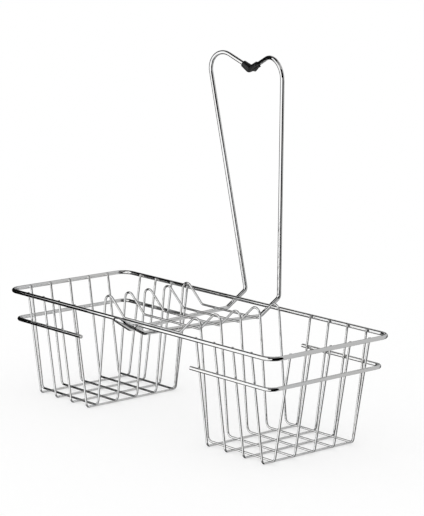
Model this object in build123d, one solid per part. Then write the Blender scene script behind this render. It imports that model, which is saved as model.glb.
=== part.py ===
from build123d import *
import os
from math import asin, atan2, cos, hypot, radians, sin, tan

# Hanging wire caddy: two baskets with a tray between them, under a heart-shaped hanging loop.
# +X runs along the rim, +Y to the back, +Z up. The origin is at the middle of the footprint,
# on the surface that the basket floors rest on. All sizes are in millimetres and degrees.

# Wire diameters
rim_wire = 4.2
band_wire = 3.8
grid_wire = 2.2
handle_wire = 4.2
weld_gap = 0.04  # hairline between two wires at a welded crossing
tip_round = 0.4  # on the edges of every cut tip

# Rim, over the outside of its wire
rim_length = 404.2
rim_width = 159.6
rim_top = 110.3
rim_corner = 13.0  # bend radii are at the middle of the wire
tip_rise = 1.7  # from the middle of the rim up to the cut tips of the grid wires

# Basket grid, whose walls lean inwards on their way down
end_lean = 10.1
side_lean = 8.1
inner_lean = 6.3  # walls next to the tray
basket_floor = 93.2  # along X, between the two feet of a long wire
floor_inset = 8.0  # from the foot of a wall to the first floor wire beside it
foot_bend = 4.0
inner_foot_bend = 6.0
long_wire_count = 5
cross_wire_count = 4

# Tray between the baskets
tray_drop = 6.6  # from the middle of the rim down to the middle of the tray wires
tray_bend = 5.0
peak_rise = 19.0  # from the middle of the rim up to the corner that a peak is bent from
peak_bend = 6.9
peak_slope = 28.9  # along X, from the corner of a peak to the corner at the tray's end

# Bands round the outer three sides of each basket
band_drop = 30.0  # from the middle of the rim down to the middle of the band
band_corner = 9.0
band_reach = 111.0  # along X, from its end to the cut tips of its arms

# Lower run of the handle: flat under the tray, then out and up under both rims
run_inset = 8.0  # from the middle of a rim inwards to the bend under the tray
foot_reach = 17.9  # from the middle of the back rim out to the feet of the legs
hook_reach = 16.3  # from the middle of the front rim out to the front end
foot_spread = 50.0
run_spread = 22.0  # between the two wires where they turn up to the front rim
hook_spread = 11.0
run_bend = 7.0
leg_foot_bend = 5.0
hook_bend = 4.8

# Heart-shaped loop, in the plane of the two legs
leg_length = 259.0  # from the foot to the corner that a lobe is bent from
leg_lean = 6.6  # forward of upright
lobe_spread = 113.0  # between the two lobe corners
lobe_bend = 18.3
notch_depth = 27.2  # from the lobe corners down to the notch
notch_set_back = 7.6  # from the plane of the legs back to the notch
notch_opening = 2.4  # between the two ends of the handle wire

# Rubber sleeve over the notch
sleeve_wall = 1.15
sleeve_reach = 13.0  # along each arm of the notch
sleeve_fit = 0.02  # between rubber and wire

# Places that follow from the sizes
half_length = (rim_length - rim_wire) / 2
half_width = (rim_width - rim_wire) / 2
rim_z = rim_top - rim_wire / 2
cross_floor_z = grid_wire / 2
long_floor_z = cross_floor_z + grid_wire + weld_gap
band_z = rim_z - band_drop
tray_z = rim_z - tray_drop
run_z = tray_z - grid_wire / 2 - weld_gap - handle_wire / 2
rim_to_grid = (rim_wire + grid_wire) / 2 + weld_gap
band_to_grid = (band_wire + grid_wire) / 2 + weld_gap
rim_to_handle = (rim_wire + handle_wire) / 2 + weld_gap


def leaning_wall(rim_middle, lean, z):
    """Where a wire that touches the inside of the rim and leans inwards lies at height z."""
    return rim_middle - rim_to_grid / cos(radians(lean)) - (rim_z - z) * tan(radians(lean))


def end_wall_x(z):
    return leaning_wall(half_length, end_lean, z)


def side_wall_y(z):
    return leaning_wall(half_width, side_lean, z)


end_foot_x = end_wall_x(long_floor_z)
inner_foot_x = end_foot_x - basket_floor
side_foot_y = side_wall_y(cross_floor_z)


def spaced(first, last, count):
    return [first + (last - first) * i / (count - 1) for i in range(count)]


long_wire_y = spaced(floor_inset - side_foot_y, side_foot_y - floor_inset, long_wire_count)
cross_wire_x = spaced(inner_foot_x + floor_inset, end_foot_x - floor_inset, cross_wire_count)


def round_wire(points, bends, diameter, close=False):
    """Round wire along straight runs joined by arcs, with its cut tips rounded."""
    path = FilletPolyline(*points, radius=bends, close=close)
    section = Plane(path @ 0, z_dir=path % 0) * Circle(diameter / 2)
    wire = sweep(section, path=path)
    tips = wire.faces().filter_by(GeomType.PLANE)
    return fillet(tips.edges(), tip_round) if tips else wire


def both_halves(points):
    """Continue a line of points by its mirror image across the YZ plane."""
    return points + [(-x, y, z) for x, y, z in reversed(points)]


def top_rim():
    x, y = half_length, half_width
    corners = [(-x, -y, rim_z), (x, -y, rim_z), (x, y, rim_z), (-x, y, rim_z)]
    return round_wire(corners, rim_corner, rim_wire, close=True)


def long_wire(y):
    """One wire through the whole length: end wall, floor, inner wall, peak, tray, and back."""
    tip_z = rim_z + tip_rise
    peak_z = rim_z + peak_rise
    peak_x = inner_foot_x - (peak_z - long_floor_z) * tan(radians(inner_lean))
    right = [
        (end_wall_x(tip_z), y, tip_z),
        (end_foot_x, y, long_floor_z),
        (inner_foot_x, y, long_floor_z),
        (peak_x, y, peak_z),
        (peak_x - peak_slope, y, tray_z),
    ]
    bends = [foot_bend, inner_foot_bend, peak_bend, tray_bend]
    return round_wire(both_halves(right), bends + bends[::-1], grid_wire)


def cross_wire(x):
    tip_z = rim_z + tip_rise
    tip_y = side_wall_y(tip_z)
    points = [
        (x, -tip_y, tip_z),
        (x, -side_foot_y, cross_floor_z),
        (x, side_foot_y, cross_floor_z),
        (x, tip_y, tip_z),
    ]
    return round_wire(points, foot_bend, grid_wire)


def band(side):
    """U-shaped band outside the grid wires, on the side +1 (right) or -1 (left)."""
    end_x = end_wall_x(band_z) + band_to_grid / cos(radians(end_lean))
    arm_y = side_wall_y(band_z) + band_to_grid / cos(radians(side_lean))
    tip_x = end_x - band_reach
    points = [(tip_x, -arm_y), (end_x, -arm_y), (end_x, arm_y), (tip_x, arm_y)]
    return round_wire([(side * x, y, band_z) for x, y in points], band_corner, band_wire)


# The runs under the tray turn up so that they just clear the underside of each rim.
run_drop = rim_z - run_z
rim_sight = hypot(run_inset, run_drop)
run_climb = atan2(run_drop, run_inset) - asin(rim_to_handle / rim_sight)


def run_height(reach):
    """Height of the climbing run at a distance outside the middle of the rim."""
    return run_z + (run_inset + reach) * tan(run_climb)


# Corners of the right half of the handle wire, from its front end to the notch
hook = Vector(hook_spread / 2, -half_width - hook_reach, run_height(hook_reach))
run_front = Vector(run_spread / 2, run_inset - half_width, run_z)
run_back = Vector(foot_spread / 2, half_width - run_inset, run_z)
foot = Vector(foot_spread / 2, half_width + foot_reach, run_height(foot_reach))
up_the_legs = Vector(0, -sin(radians(leg_lean)), cos(radians(leg_lean)))
behind_the_legs = Vector(0, cos(radians(leg_lean)), sin(radians(leg_lean)))
lobe = Vector(lobe_spread / 2, foot.Y, foot.Z) + up_the_legs * leg_length
notch = Vector(0, foot.Y, foot.Z) + up_the_legs * (leg_length - notch_depth)
notch += behind_the_legs * notch_set_back
notch_arm = (lobe - notch).normalized()
wire_end = notch + notch_arm * (notch_opening / 2)


def handle():
    """One wire from the notch round the right lobe, under the tray, and back to the notch."""
    right = [wire_end, lobe, foot, run_back, run_front, hook]
    bends = [lobe_bend, leg_foot_bend, run_bend, run_bend, hook_bend]
    return round_wire(both_halves([tuple(p) for p in right]), bends + bends[::-1], handle_wire)


def rubber_sleeve():
    """Soft tube folded at the notch, with square ends."""
    bore = handle_wire / 2 + sleeve_fit
    overlap = bore + sleeve_wall  # past the fold, where each half is cut off
    along = Plane(notch - notch_arm * overlap, z_dir=notch_arm)
    reach = overlap + sleeve_reach
    from_start = (Align.CENTER, Align.CENTER, Align.MIN)
    tube = along * Cylinder(bore + sleeve_wall, reach, align=from_start)
    hole = along * Cylinder(bore, reach, align=from_start)
    right_tube = split(tube, bisect_by=Plane.YZ, keep=Keep.TOP)
    right_hole = split(hole, bisect_by=Plane.YZ, keep=Keep.TOP)
    return right_tube + mirror(right_tube, Plane.YZ) - right_hole - mirror(right_hole, Plane.YZ)


def sub_parts():
    parts = {
        "top_rim": top_rim(),
        "left_band": band(-1),
        "right_band": band(1),
        "handle_wire": handle(),
        "rubber_sleeve": rubber_sleeve(),
    }
    for number, y in enumerate(long_wire_y, 1):
        parts[f"long_wire_{number}"] = long_wire(y)
    for number, x in enumerate(cross_wire_x, 1):
        parts[f"left_cross_wire_{number}"] = cross_wire(-x)
        parts[f"right_cross_wire_{number}"] = cross_wire(x)
    return parts


os.makedirs("parts", exist_ok=True)
for name, shape in sub_parts().items():
    export_step(shape, f"parts/{name}.step")
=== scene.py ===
from itertools import product
from math import cos, pi, radians, sin, sqrt

import bpy
from mathutils import Matrix, Vector


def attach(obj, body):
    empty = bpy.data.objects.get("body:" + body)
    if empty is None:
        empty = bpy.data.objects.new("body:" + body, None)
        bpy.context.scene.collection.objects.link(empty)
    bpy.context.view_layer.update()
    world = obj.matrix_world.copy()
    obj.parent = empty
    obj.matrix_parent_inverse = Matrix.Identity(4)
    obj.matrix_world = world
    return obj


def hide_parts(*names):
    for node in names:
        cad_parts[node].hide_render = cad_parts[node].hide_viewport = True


# Looks of the hanging wire caddy: chromed wires with their welds, and the rubber sleeve.
# Everything is in metres and degrees, in the frame of the solids.

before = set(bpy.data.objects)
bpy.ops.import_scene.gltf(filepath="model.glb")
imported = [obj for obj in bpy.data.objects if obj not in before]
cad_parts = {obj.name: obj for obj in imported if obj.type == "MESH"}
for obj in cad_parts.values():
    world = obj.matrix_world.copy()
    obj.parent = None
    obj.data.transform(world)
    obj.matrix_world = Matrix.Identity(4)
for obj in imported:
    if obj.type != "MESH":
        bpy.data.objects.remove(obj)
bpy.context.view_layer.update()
MM = 0.001

# Welds
shortest_run = 3.5 * MM  # mesh edges longer than this lie along straight runs of wire
touch_limit = 0.12 * MM  # two wires nearer than this are welded
weld_height = 0.9 * MM  # how far apart the wires are where the weld's rim meets them
weld_share = 0.62  # most that this height may be, as a share of both wires' radii together
weld_edge = 0.98  # most that the weld's rim may reach across a wire, as a share of its radius
weld_slant = 0.05  # a direction nearer than this to a wire's own counts as this far from it
weld_waist = 0.5  # how far out the weld's hollow side stands, as a share of its rim
weld_sides = 32
weld_steps = 4

# Rubber sleeve
sleeve_radius = 3.25 * MM
left_reach = 10.8 * MM  # along each arm, from the fold to the cut end
right_reach = 12.2 * MM
sleeve_fit = 0.05 * MM  # between rubber and wire
sleeve_cut = 0.25 * MM  # rounding of the cut ends' edges
cut_middle = 0.3  # how far in the middle of that rounding lies, as a share of it
bore_depth = 3.5 * MM  # how much of the bore is made at each end
lip_depth = 1.5 * MM  # how far into the bore the lip has half closed

# The sleeve's fold, which squeezes the tube flat and bulges its wall out below
fold_reach = 12.0 * MM  # how far along each arm the fold changes the tube
turn_fade = 1.5  # how fast the rings turn square to the wire away from the fold
ear_drop = 2.5 * MM  # how far the wall bulges down, in front and behind
ear_round = 1.5 * MM  # how much of that is rounded off at the fold itself
ear_length = 3.5 * MM  # how far the rounding reaches along each arm
ear_spread = 0.72  # how much wider the folded tube is, as a share of its radius
ear_fill = 1.7  # how full each bulge is, before it is capped at 1
ear_rise = 0.6  # how steeply it fills from the tube's middle down
ear_gap = 1.3  # how steeply it thins towards the tube's lowest line
notch_rise = 2.0 * MM  # how far the wall is drawn up between the two bulges
notch_reach = 4.5 * MM  # how far along each arm it is drawn up
notch_fade = 1.5
notch_narrow = 5  # the higher, the narrower

# The sleeve's lower lips, cut at a slant and standing off the wire
left_lip = 0.12  # how open each lip is, from 0 to 1
right_lip = 1.0
lip_gap = 0.5 * MM  # how far a lip that is fully open stands off the wire
lip_slant = 4.6 * MM  # how much longer than the upper half it is
lip_start = 0.6  # where it starts to open, as a share of the reach
lip_narrow = 3  # the higher, the narrower

# Rings of vertices in the sleeve
sleeve_sides = 48
ring_count = 18  # between the fold and each cut end
ring_crowding = 1.3  # crowds them towards the fold

# Studio
card_centre = Vector((0, 0, 0.1))
card_distance = 1.0
card_columns = 24
card_rows = 10
floor_half = 6.0
floor_glow = 0.45  # share of the floor's white that shadows don't darken

# Camera, fitted to the wires in the photograph
camera_azimuth = 48.494  # 0 looks along +Y and 90 along -X
camera_elevation = 10.972
camera_roll = 0.545
camera_distance = 2.1385
camera_aim = Vector((-0.0094, 0.0349, 0.1568))
photo_height = 516
focal_pixels = 2131.8


# ---------------------------------------------------------------- shapes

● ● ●

*Work to do*. Your task is to repeat the lines from the one containing "for number, y" to the one containing "bpy.data.objects.remove(obj)", both lines included. Leave out every other line.

*The reply*.
    for number, y in enumerate(long_wire_y, 1):
        parts[f"long_wire_{number}"] = long_wire(y)
    for number, x in enumerate(cross_wire_x, 1):
        parts[f"left_cross_wire_{number}"] = cross_wire(-x)
        parts[f"right_cross_wire_{number}"] = cross_wire(x)
    return parts


os.makedirs("parts", exist_ok=True)
for name, shape in sub_parts().items():
    export_step(shape, f"parts/{name}.step")
=== scene.py ===
from itertools import product
from math import cos, pi, radians, sin, sqrt

import bpy
from mathutils import Matrix, Vector


def attach(obj, body):
    empty = bpy.data.objects.get("body:" + body)
    if empty is None:
        empty = bpy.data.objects.new("body:" + body, None)
        bpy.context.scene.collection.objects.link(empty)
    bpy.context.view_layer.update()
    world = obj.matrix_world.copy()
    obj.parent = empty
    obj.matrix_parent_inverse = Matrix.Identity(4)
    obj.matrix_world = world
    return obj


def hide_parts(*names):
    for node in names:
        cad_parts[node].hide_render = cad_parts[node].hide_viewport = True


# Looks of the hanging wire caddy: chromed wires with their welds, and the rubber sleeve.
# Everything is in metres and degrees, in the frame of the solids.

before = set(bpy.data.objects)
bpy.ops.import_scene.gltf(filepath="model.glb")
imported = [obj for obj in bpy.data.objects if obj not in before]
cad_parts = {obj.name: obj for obj in imported if obj.type == "MESH"}
for obj in cad_parts.values():
    world = obj.matrix_world.copy()
    obj.parent = None
    obj.data.transform(world)
    obj.matrix_world = Matrix.Identity(4)
for obj in imported:
    if obj.type != "MESH":
        bpy.data.objects.remove(obj)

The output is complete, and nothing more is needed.